| Written request |
Stop after the line with "(left + right)": repeat exactly every line before it, beginning with the first, and that line itself.

| Dataset extract |
★ ★ ★ ★

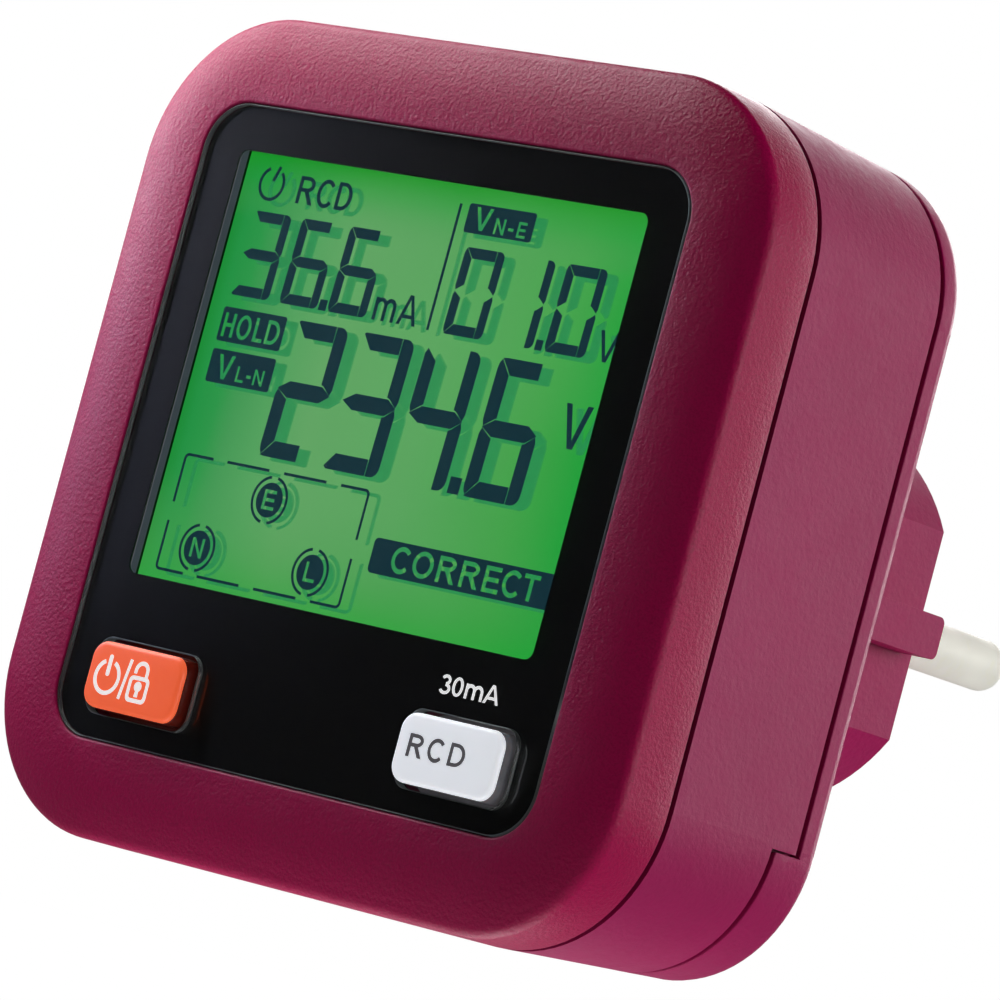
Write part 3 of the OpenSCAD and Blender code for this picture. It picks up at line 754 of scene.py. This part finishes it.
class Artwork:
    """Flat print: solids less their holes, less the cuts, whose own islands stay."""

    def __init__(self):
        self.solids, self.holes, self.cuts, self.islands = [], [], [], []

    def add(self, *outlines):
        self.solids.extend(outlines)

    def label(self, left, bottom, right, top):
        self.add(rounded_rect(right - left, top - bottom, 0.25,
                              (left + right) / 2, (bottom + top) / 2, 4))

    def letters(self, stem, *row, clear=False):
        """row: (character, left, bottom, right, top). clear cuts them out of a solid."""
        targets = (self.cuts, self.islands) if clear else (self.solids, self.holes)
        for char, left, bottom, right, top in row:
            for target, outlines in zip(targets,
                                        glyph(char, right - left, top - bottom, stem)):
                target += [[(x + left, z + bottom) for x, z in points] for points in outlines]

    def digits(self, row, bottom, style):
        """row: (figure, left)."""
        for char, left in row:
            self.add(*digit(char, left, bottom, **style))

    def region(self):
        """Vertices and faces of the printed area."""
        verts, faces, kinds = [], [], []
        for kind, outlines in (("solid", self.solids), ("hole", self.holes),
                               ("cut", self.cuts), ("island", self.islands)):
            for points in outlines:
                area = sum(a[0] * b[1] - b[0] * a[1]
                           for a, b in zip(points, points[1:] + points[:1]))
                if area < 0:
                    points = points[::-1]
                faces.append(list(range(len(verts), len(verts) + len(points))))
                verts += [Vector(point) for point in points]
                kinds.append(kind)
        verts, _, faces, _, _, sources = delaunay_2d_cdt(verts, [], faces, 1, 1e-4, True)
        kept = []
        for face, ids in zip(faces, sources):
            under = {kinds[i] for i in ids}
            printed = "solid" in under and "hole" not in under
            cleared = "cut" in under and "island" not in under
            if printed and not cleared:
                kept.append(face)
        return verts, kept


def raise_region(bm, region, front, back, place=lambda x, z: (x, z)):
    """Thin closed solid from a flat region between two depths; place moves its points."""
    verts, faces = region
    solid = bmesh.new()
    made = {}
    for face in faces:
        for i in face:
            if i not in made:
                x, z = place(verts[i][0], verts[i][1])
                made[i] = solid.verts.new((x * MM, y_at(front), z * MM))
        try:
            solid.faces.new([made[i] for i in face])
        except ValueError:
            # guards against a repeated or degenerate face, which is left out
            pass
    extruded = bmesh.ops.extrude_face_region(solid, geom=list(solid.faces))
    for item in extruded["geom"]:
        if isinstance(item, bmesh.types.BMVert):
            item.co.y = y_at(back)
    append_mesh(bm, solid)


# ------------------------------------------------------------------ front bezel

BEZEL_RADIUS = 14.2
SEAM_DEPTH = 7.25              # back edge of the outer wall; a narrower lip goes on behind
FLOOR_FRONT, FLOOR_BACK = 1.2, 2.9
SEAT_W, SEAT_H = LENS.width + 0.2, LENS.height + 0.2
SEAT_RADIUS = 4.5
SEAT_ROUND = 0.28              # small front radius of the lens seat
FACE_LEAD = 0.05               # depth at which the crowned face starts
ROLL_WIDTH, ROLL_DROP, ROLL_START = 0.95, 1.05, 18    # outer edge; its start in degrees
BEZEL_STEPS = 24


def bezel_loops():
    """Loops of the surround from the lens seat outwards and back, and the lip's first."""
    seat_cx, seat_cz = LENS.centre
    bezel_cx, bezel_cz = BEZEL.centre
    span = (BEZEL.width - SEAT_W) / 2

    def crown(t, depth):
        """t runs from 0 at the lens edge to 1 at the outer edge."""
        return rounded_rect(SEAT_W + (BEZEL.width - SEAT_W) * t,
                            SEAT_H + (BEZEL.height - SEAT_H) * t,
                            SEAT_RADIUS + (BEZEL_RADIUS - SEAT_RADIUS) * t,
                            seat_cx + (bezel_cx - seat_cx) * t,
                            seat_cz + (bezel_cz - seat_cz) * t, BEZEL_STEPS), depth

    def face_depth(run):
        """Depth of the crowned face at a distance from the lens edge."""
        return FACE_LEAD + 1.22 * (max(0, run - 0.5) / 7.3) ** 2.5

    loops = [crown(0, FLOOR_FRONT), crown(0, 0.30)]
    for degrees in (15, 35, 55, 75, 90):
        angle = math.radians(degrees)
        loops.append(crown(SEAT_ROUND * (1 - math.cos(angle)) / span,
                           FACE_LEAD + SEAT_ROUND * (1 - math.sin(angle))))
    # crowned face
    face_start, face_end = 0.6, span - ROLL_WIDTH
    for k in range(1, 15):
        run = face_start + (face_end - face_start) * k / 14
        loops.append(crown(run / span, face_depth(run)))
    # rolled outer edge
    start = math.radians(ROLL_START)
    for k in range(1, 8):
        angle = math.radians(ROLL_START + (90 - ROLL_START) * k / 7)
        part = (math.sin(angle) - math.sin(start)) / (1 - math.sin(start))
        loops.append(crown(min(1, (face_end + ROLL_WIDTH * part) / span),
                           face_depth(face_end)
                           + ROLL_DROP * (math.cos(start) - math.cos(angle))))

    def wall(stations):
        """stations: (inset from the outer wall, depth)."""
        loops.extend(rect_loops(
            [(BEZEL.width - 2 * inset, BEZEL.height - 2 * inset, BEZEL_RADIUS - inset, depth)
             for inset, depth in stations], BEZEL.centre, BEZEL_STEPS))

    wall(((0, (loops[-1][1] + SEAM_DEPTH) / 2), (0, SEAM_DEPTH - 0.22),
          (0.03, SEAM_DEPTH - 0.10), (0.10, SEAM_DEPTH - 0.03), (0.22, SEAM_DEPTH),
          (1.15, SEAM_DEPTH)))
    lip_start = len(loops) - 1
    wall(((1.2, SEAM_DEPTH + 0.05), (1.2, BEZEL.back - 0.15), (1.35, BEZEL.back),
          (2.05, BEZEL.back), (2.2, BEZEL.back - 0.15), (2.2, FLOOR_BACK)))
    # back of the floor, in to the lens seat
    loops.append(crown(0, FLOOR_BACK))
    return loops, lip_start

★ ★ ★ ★

| Completed task |
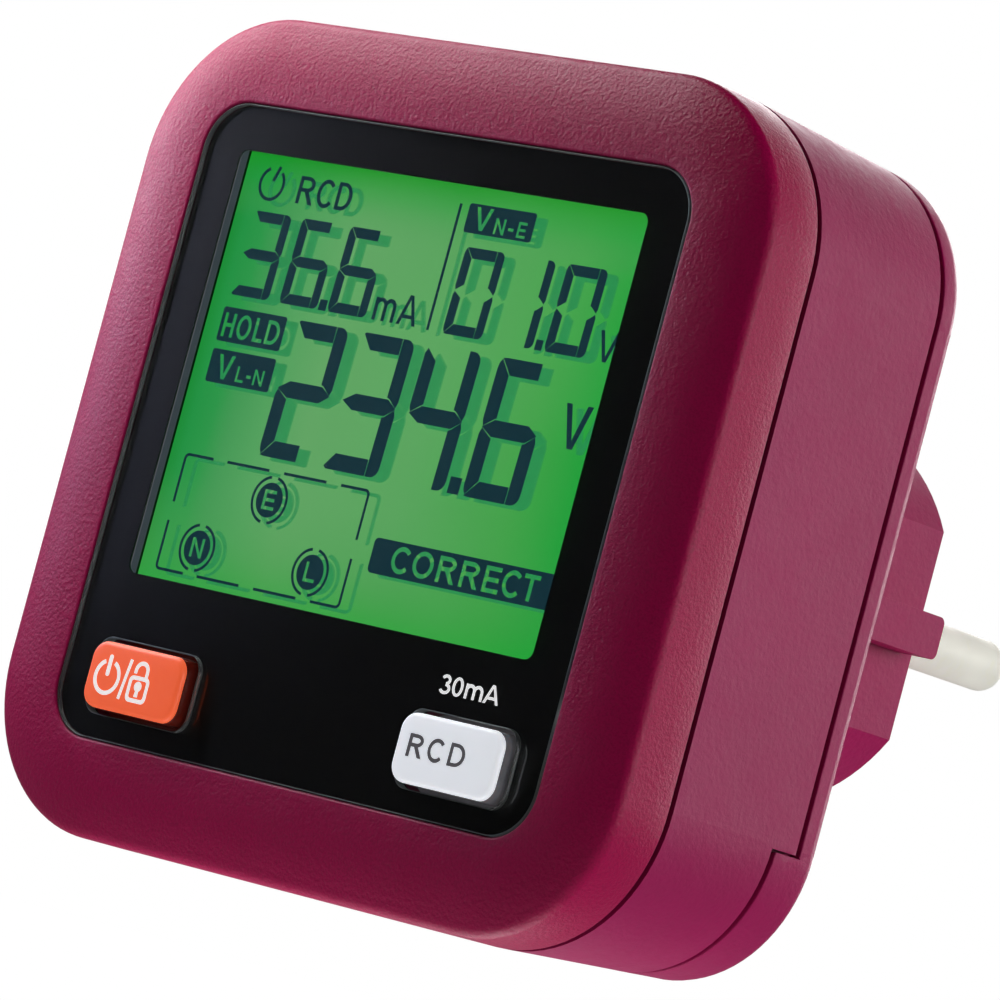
Write part 3 of the OpenSCAD and Blender code for this picture. It picks up at line 754 of scene.py. This part finishes it.
class Artwork:
    """Flat print: solids less their holes, less the cuts, whose own islands stay."""

    def __init__(self):
        self.solids, self.holes, self.cuts, self.islands = [], [], [], []

    def add(self, *outlines):
        self.solids.extend(outlines)

    def label(self, left, bottom, right, top):
        self.add(rounded_rect(right - left, top - bottom, 0.25,
                              (left + right) / 2, (bottom + top) / 2, 4))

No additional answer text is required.